The death toll from China’s new coronavirus epidemic surged past 1,500 on Saturday after 143 more people died in the country, according to official data.
The National Health Commission also reported 2,641 new cases of the COVID-19 strain, with the vast majority in hard-hit central Hubei province.
More than 66,000 people have now been infected in China from an illness that emerged in the Hubei capital Wuhan in December and spread nationwide a month later.
All but four of the 143 new deaths were in Hubei, raising the toll to 1,523.
Chinese authorities have placed some 56 million people in Hubei under quarantine, virtually sealing off the province from the rest of the country in an unprecedented effort to contain the virus.
A number of cities far from the epicenter have also imposed tough measures limiting the number of people who can leave their homes, while schools remain closed nationwide and many companies have encouraged employees to work from home.

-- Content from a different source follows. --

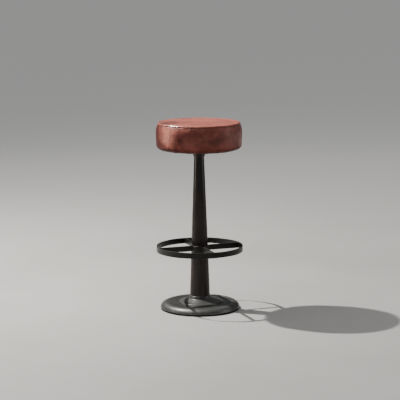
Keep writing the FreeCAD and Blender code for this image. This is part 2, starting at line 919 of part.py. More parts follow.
nodes = {
    "floor_ring": floor_ring(),
    "base_casting": base_casting(),
    "foot_collar": foot_collar(),
    "column": column(),
    "tie_rod": tie_rod(),
    "base_washer": base_washer(),
    "lock_washer": lock_washer(),
    "base_nut": base_nut(),
    "foot_ring_hub": foot_ring_hub(),
    "foot_ring_hoop": foot_ring_hoop(),
    "hub_screws": hub_screws(),
    "bearing_housing": bearing_housing(),
    "bearing_outer_ring": bearing_outer_ring(),
    "bearing_seals": bearing_seals(),
    "housing_circlip": housing_circlip(),
    "spindle_bush": spindle_bush(),
    "bearing_balls": bearing_balls(),
    "ball_cage": ball_cage(),
    "swivel_spindle": swivel_spindle(),
    "bearing_inner_ring": bearing_inner_ring(),
    "spindle_circlip": spindle_circlip(),
    "seat_plate": seat_plate(),
    "plate_screws": plate_screws(),
    "tee_nuts": tee_nuts(),
    "seat_board": seat_board(),
    "seat_foam": seat_foam(),
    "seat_side_band": seat_side_band(),
    "seat_piping": seat_piping(),
    "seat_top_panel": seat_top_panel(),
    "dust_cover": dust_cover(),
    "cover_staples": cover_staples(),
}
for index, spoke in enumerate(around(foot_ring_spoke(), spoke_count)):
    nodes[f"foot_ring_spoke_{index + 1}"] = spoke

os.makedirs("parts", exist_ok=True)
for name, shape in nodes.items():
    shape.exportStep(f"parts/{name}.step")
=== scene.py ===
import json
import math

import bpy
import numpy as np
from mathutils import Matrix, Vector


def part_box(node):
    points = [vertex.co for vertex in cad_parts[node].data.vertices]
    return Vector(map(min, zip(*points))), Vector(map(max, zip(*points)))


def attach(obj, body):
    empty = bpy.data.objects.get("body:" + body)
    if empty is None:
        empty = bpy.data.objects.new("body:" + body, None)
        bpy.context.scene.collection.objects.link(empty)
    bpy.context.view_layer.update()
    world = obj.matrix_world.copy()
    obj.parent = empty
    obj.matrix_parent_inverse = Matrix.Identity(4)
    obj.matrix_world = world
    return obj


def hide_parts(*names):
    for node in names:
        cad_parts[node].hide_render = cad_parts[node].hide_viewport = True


# The looks of a swivel bar stool: waxed leather, bronzed iron, black bar and burnished casting.
# Lengths are in metres and angles in radians.

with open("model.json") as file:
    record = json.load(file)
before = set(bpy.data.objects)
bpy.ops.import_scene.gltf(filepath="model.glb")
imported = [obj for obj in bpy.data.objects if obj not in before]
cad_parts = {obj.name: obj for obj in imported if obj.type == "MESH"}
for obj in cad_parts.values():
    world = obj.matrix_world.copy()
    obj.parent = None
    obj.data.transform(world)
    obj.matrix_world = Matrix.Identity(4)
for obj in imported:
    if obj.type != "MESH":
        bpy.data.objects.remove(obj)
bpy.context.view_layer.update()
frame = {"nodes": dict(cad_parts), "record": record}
mm = 0.001
full_turn = 2 * math.pi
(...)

The scale of the epidemic swelled this week after authorities in Hubei changed their criteria for counting cases, adding thousands of new patients to their tally.
Cases “clinically diagnosed” through lung imaging are now being counted in addition to those that have shown up positive in laboratory tests.
The revision added nearly 15,000 patients to Hubei’s tally on Thursday, with the World Health Organization noting that cases going back weeks were retroactively counted.
There were over 4,800 cases reported in Hubei on Friday and 2,420 on Saturday.
The number of new cases confirmed has been steadily falling outside Hubei, with 221 infections reported on Saturday.
Authorities said Friday 1,716 medical workers have been infected during the outbreak, with six dying from the illness.
Most of the infections among health workers were in Hubei’s capital, Wuhan, where many have lacked proper masks and gear to protect themselves in hospitals dealing with a deluge of patients.
The grim figures come a week after grief and public anger erupted over the death of a whistleblowing doctor who had raised the alarm about the virus in December and been reprimanded and silenced by police in Wuhan.